From Typing to Talking: How Voice Is Becoming the New Keyboard
We’ve had speech recognition for a while now, but it wasn’t until recent years that its popularity increased to the point where we’re choosing it over typing. It makes sense too; speech comes naturally to us and, for most, speaking is one of the first things we learn in life. The question is why now? — why are we now finding it preferable to speak instead of type? Is it because technology has finally advanced enough that it can support a voice-only ‘keyboard’? Is it because we have a mobile affinity and are becoming accustomed to asking Siri and Alexa for directions when we’re looking for a coffee shop? Is it because modern technology is getting smaller and smaller, and just aren’t big enough for a keyboard? Or is it a little bit of all three?
Catalyst 1: Advancements in Voice Technology
We can’t opt for our voices over keyboards if the technology isn’t there to support it. After all, no matter how much we want something, without a base, there’s no support. In terms of voice technology, that base comes in the form of AI and NLP.
AI has had its good and bad years since its inception, but recently it’s all been good. Surges in investment into the field have spurred rapid growth in its capabilities, and the same can be said for natural-language processing. We touched on NLP earlier, and now we’re going to expand on that by saying that it’s a branch of AI that seeks to bridge the gap between what is said and what is meant. For example, predictive typing (yes, we’re talking about replacing typing with our voices, but bear with me for this example). Predictive typing uses context to ‘guess’ what you’re going to type next; it doesn’t just choose a word willy-nilly, it looks at the whole sentence and determines the next logical word-choice.
Along the same lines, speech recognition is improving with context. A couple of years ago, using speech recognition to send a text saying “can you take the trash out?” may have produced this text: “amputate the trash out.” Today, advances in AI have drastically reduced the possibility of that happening. Instead, AI looks at the rest of the message and considers the likelihood that you were really saying “amputate the trash out.” Because it’s not very likely, it considers the possibility that it misheard you and, with the help of countless algorithms running in the background, ends up with the correct text.
Catalyst 2: Our Mobile Affinity
Ever since smartphones came into our lives, we’ve been smitten. We fell in love with the first swipe, fell harder with the first tap, and now we can’t fathom a future without them by our side. In other words, we have a mobile affinity.

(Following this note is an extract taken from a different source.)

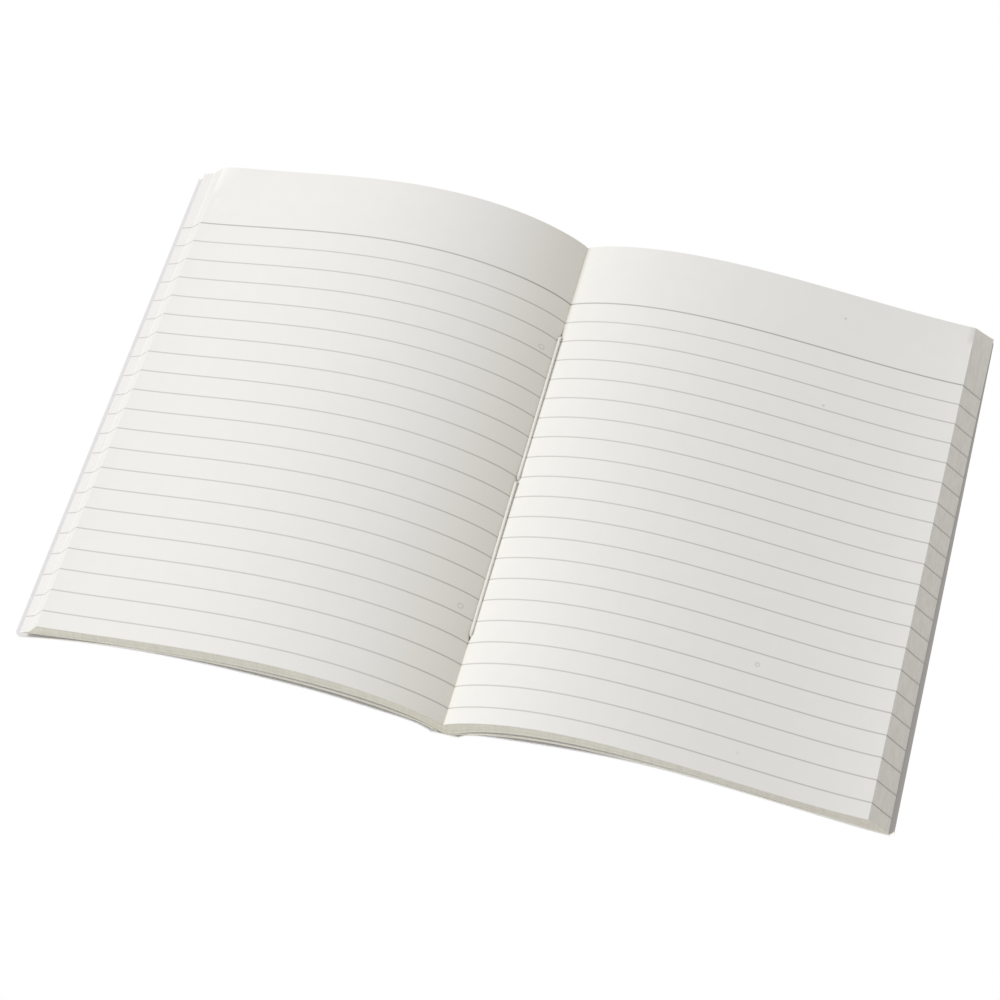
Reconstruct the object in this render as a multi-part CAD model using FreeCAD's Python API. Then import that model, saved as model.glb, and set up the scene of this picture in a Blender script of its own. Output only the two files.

Our love for mobile devices has, somewhat, translated to a love (or like) of digital assistants like Siri and Alexa, who populate pretty much every smartphone platform out there. This love or like for digital assistants has, in turn, turned to a preference for voice over keyboard. Consider that when we were first introduced to Siri, tons of videos were uploaded online of people asking her random things to get funny responses. Nowadays, those videos still come by (especially for Alexa), but we’re now using them as actual digital assistants instead of fun quirks to pass the time.
Therefore, when we want to call someone, a simple, “Siri, call Matthew” does the job. When we want to text someone, “Siri, text mom that I’ll call her later” works just fine. When we want to search, “Siri, what is artificial intelligence” will pull up the best response. Our voices are perfect for direct commands; we’re realizing that we can do a lot more with our voices and, by bypassing unlocking our phones and opening an app, we can do those things much faster as well.
Similarly, using our voices is far safer than typing when you include driving in the equation. Staring at a screen and typing between glances at the road is simply not safe, and using our voices is a much safer alternative for sending a text when your hands should be on the wheel.
Catalyst 3: The Diminishing Size of Modern Technology
Finally, many modern technologies simply aren’t large enough to house easy-to-use keyboards, hence a preference for our voices. Sure, you can fit a keyboard in a smartphone, but for people whose hands aren’t exactly petite, this becomes a nuisance. The same can be said for other technologies like smartwatches that are being made with functionalities that make use of text, but either don’t have an in-house keyboard or have one that’s cumbersome to use.
Putting It All Together
Putting it all together, there’s no one factor that’s prodding the adoption of voice over keyboards. Rather, it’s a combination many things. Advancements in AI and voice technology are making it possible for speech recognition to accurately capture what we’re saying, which is incentivizing the usage of digital assistants for more and more tasks. Along a similar line, improvements in technology are allowing us to include text-based features in devices that previously did not have them, and because they’re too small to house easy-to-use keyboards, voice is coming out on top as the go-to solution.